▶ Exercise objective:
Reproduce exactly the lines from the line with "translate([0, inlet_bend_r, 0])" through the line with "imported = [obj", both included, and no other lines.

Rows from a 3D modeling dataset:
= = = =

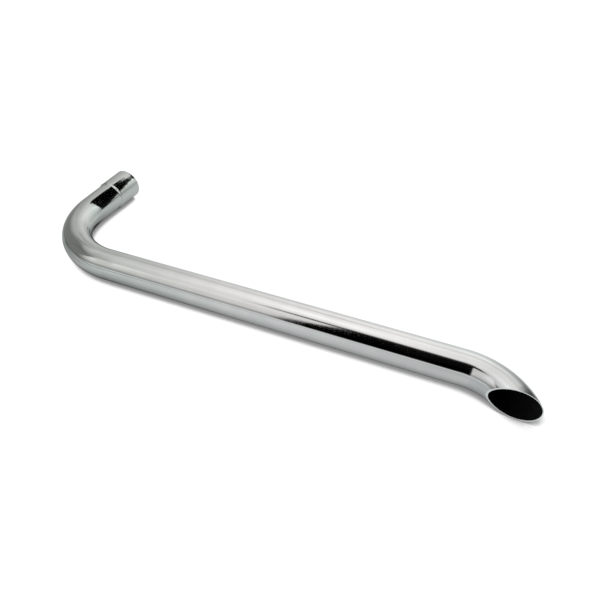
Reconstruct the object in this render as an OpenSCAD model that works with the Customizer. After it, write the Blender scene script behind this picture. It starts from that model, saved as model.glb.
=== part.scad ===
// Side pipe: one length of chromed steel tube, bent twice in the same plane.
// It lies flat: the straight run along X, the inlet leg behind it along +Y,
// and the turned-out outlet in front of it, cut off at a slash.
// The origin is under the middle of the pipe, at the height it lies on.
// All dimensions are in millimetres.

/* [Tube] */
// Outside diameter of the tube
tube_od = 63.5; // [60:0.5:66]
// Wall thickness of the tube
wall = 1.6; // [1.2:0.1:2.4]
// Length of the straight run between the two bends
straight_len = 727; // [300:1:1500]

/* [Inlet end] */
// Centreline radius of the right-angle inlet bend
inlet_bend_r = 158.75; // [110:0.25:220]
// Length of the inlet leg, from the end of its bend to the mouth of the socket
inlet_leg_len = 132; // [90:1:250]
// Depth of the expanded slip-on socket, measured from its mouth
socket_depth = 63.5; // [30:0.5:80]
// How much wider the bore of the socket is than the tube that slips into it
socket_play = 0.5; // [0.3:0.1:1.2]
// Length of the swaged step between the tube and its socket
swage_len = 5; // [3:0.5:12]
// Chamfer left on both edges of the socket's mouth by deburring
mouth_chamfer = 0.3; // [0.1:0.1:0.5]

/* [Outlet end] */
// Centreline radius of the outlet bend
outlet_bend_r = 127; // [115:1:200]
// How far the middle of the slash cut stands out from the straight run's axis
slash_out = 49; // [46:1:60]
// Angle between the slash cut and the straight run, tip outwards
slash_angle = 4.5; // [0:0.5:6]

/* [Hidden] */
// Flats drawn around the tube, and around a full turn of a bend
round_fn = 96;
bend_fn = 360;
$fn = round_fn;

tube_r = tube_od / 2;
bore_r = tube_r - wall;
socket_bore_r = tube_r + socket_play / 2;
socket_r = socket_bore_r + wall;

// Steps along the inlet leg, from the end of the bend
swage_end = inlet_leg_len - socket_depth;
swage_start = swage_end - swage_len;
swage_steps = 8;

// The slash plane passes through the centreline of the outlet bend where it
// stands slash_out from the straight run's axis, after this much of the bend
slash_at = acos(1 - slash_out / outlet_bend_r);
slash_x = straight_len + outlet_bend_r * sin(slash_at);

// The tip of the slash: where its line meets the outside of the bend, as a
// distance along the cut from its middle, by the intersection of a line and
// a circle about the bend's centre
mid_x = outlet_bend_r * sin(slash_at);
mid_y = outlet_bend_r - slash_out;
half_b = mid_x * cos(slash_angle) - mid_y * sin(slash_angle);
tip = -half_b + sqrt(half_b * half_b - mid_x * mid_x - mid_y * mid_y
                     + (outlet_bend_r + tube_r) * (outlet_bend_r + tube_r));
tip_x = slash_x + tip * cos(slash_angle);
tip_y = -slash_out - tip * sin(slash_angle);
// The bend is drawn a little further than the tip, and cut back to the slash
outlet_turn = atan2(mid_x + tip * cos(slash_angle), mid_y - tip * sin(slash_angle)) + 6;

// Box of the whole pipe seen from above, which sets the origin
low_x = -inlet_bend_r - socket_r;
high_x = tip_x;
low_y = tip_y;
high_y = inlet_bend_r + inlet_leg_len;
axis_z = socket_r;

// Height of a swaged step: 0 at its start, 1 at its end, level at both
function ease(t) = (1 - cos(180 * t)) / 2;

// Wall of the tube as a flat ring, in the plane square to the tube
module ring() {
    difference() {
        circle(r = tube_r, $fn = round_fn);
        circle(r = bore_r, $fn = round_fn);
    }
}

// A bend of the given centreline radius, turning anticlockwise by turn
// degrees about Z from the +X direction
module bend(radius, turn) {
    rotate_extrude(angle = turn, $fn = bend_fn) translate([radius, 0]) ring();
}

// The straight run, along +X from the origin
module straight_run() {
    rotate([0, 90, 0]) linear_extrude(height = straight_len) ring();
}

// The inlet leg along +Z: plain tube, swaged step, then the socket
module inlet_leg() {
    outer = [for (k = [0 : swage_steps])
        [tube_r + (socket_r - tube_r) * ease(k / swage_steps),
         swage_start + swage_len * k / swage_steps]];
    inner = [for (k = [swage_steps : -1 : 0])
        [bore_r + (socket_bore_r - bore_r) * ease(k / swage_steps),
         swage_start + swage_len * k / swage_steps]];
    rotate_extrude() polygon(concat(
        [[tube_r, 0]],
        outer,
        [[socket_r, inlet_leg_len - mouth_chamfer],
         [socket_r - mouth_chamfer, inlet_leg_len],
         [socket_bore_r + mouth_chamfer, inlet_leg_len],
         [socket_bore_r, inlet_leg_len - mouth_chamfer]],
        inner,
        [[bore_r, 0]]));
}

// The outlet bend, with everything beyond the slash plane sawn away
module outlet_end() {
    difference() {
        translate([straight_len, -outlet_bend_r, 0])
            rotate([0, 0, 90]) mirror([0, 1, 0]) bend(outlet_bend_r, outlet_turn);
        translate([slash_x, -slash_out, 0]) rotate([0, 0, -slash_angle])
            translate([-200, -200, -100]) cube([400, 200, 200]);
    }
}

module side_pipe() {
    color([0.80, 0.82, 0.82])
    translate([-(low_x + high_x) / 2, -(low_y + high_y) / 2, axis_z])
    union() {
        translate([-inlet_bend_r, inlet_bend_r, 0]) rotate([-90, 0, 0]) inlet_leg();
        translate([0, inlet_bend_r, 0]) rotate([0, 0, 180]) bend(inlet_bend_r, 90);
        straight_run();
        outlet_end();
    }
}

side_pipe();
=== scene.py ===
"""Looks of the side pipe: one length of chrome-plated steel tube, bent twice and lying flat.

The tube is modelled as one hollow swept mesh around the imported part, with its
expanded socket, its swaged step, its deburred edges and the slight waviness
that bending and polishing leave. All in metres, in the CAD frame.
"""

import math

import bpy
import numpy as np
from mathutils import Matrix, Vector


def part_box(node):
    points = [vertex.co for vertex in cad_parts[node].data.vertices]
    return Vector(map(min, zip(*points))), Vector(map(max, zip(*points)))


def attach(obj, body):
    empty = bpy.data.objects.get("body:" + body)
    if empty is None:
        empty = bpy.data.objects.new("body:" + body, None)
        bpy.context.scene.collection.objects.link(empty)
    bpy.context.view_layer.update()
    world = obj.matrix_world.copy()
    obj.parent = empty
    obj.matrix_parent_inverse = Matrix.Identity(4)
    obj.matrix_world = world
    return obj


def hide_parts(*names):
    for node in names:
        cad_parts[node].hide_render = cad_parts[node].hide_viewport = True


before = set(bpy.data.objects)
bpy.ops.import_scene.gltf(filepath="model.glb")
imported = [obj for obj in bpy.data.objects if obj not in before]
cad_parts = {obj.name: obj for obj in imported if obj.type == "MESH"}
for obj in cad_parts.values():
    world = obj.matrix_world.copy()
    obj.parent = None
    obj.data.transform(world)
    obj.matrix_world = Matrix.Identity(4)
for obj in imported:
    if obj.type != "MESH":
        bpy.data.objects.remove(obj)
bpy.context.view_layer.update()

# ---------------------------------------------------------------- dimensions
# The same lengths as in the part's source.
TUBE_R = 0.03175
BORE_R = 0.03015
SOCKET_R = 0.0336
SOCKET_BORE_R = 0.0320
SOCKET_LEN = 0.0635
SWAGE_LEN = 0.005
LEG_LEN = 0.132
INLET_R = 0.15875
STRAIGHT_LEN = 0.727
OUTLET_R = 0.127
SLASH_OUT = 0.049
SLASH_TILT = math.radians(4.5)

# Start of the straight run, at the end of the inlet bend
pipe_lo, pipe_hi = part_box("side_pipe")
AXIS_Z = (pipe_lo.z + pipe_hi.z) / 2
START = Vector((pipe_lo.x + INLET_R + SOCKET_R, pipe_hi.y - LEG_LEN - INLET_R, AXIS_Z))

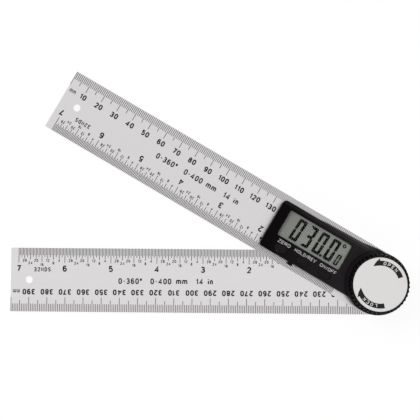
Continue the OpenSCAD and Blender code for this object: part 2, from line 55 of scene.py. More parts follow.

= = = =

▶ Result of the exercise:
        translate([0, inlet_bend_r, 0]) rotate([0, 0, 180]) bend(inlet_bend_r, 90);
        straight_run();
        outlet_end();
    }
}

side_pipe();
=== scene.py ===
"""Looks of the side pipe: one length of chrome-plated steel tube, bent twice and lying flat.

The tube is modelled as one hollow swept mesh around the imported part, with its
expanded socket, its swaged step, its deburred edges and the slight waviness
that bending and polishing leave. All in metres, in the CAD frame.
"""

import math

import bpy
import numpy as np
from mathutils import Matrix, Vector


def part_box(node):
    points = [vertex.co for vertex in cad_parts[node].data.vertices]
    return Vector(map(min, zip(*points))), Vector(map(max, zip(*points)))


def attach(obj, body):
    empty = bpy.data.objects.get("body:" + body)
    if empty is None:
        empty = bpy.data.objects.new("body:" + body, None)
        bpy.context.scene.collection.objects.link(empty)
    bpy.context.view_layer.update()
    world = obj.matrix_world.copy()
    obj.parent = empty
    obj.matrix_parent_inverse = Matrix.Identity(4)
    obj.matrix_world = world
    return obj


def hide_parts(*names):
    for node in names:
        cad_parts[node].hide_render = cad_parts[node].hide_viewport = True


before = set(bpy.data.objects)
bpy.ops.import_scene.gltf(filepath="model.glb")
imported = [obj for obj in bpy.data.objects if obj not in before]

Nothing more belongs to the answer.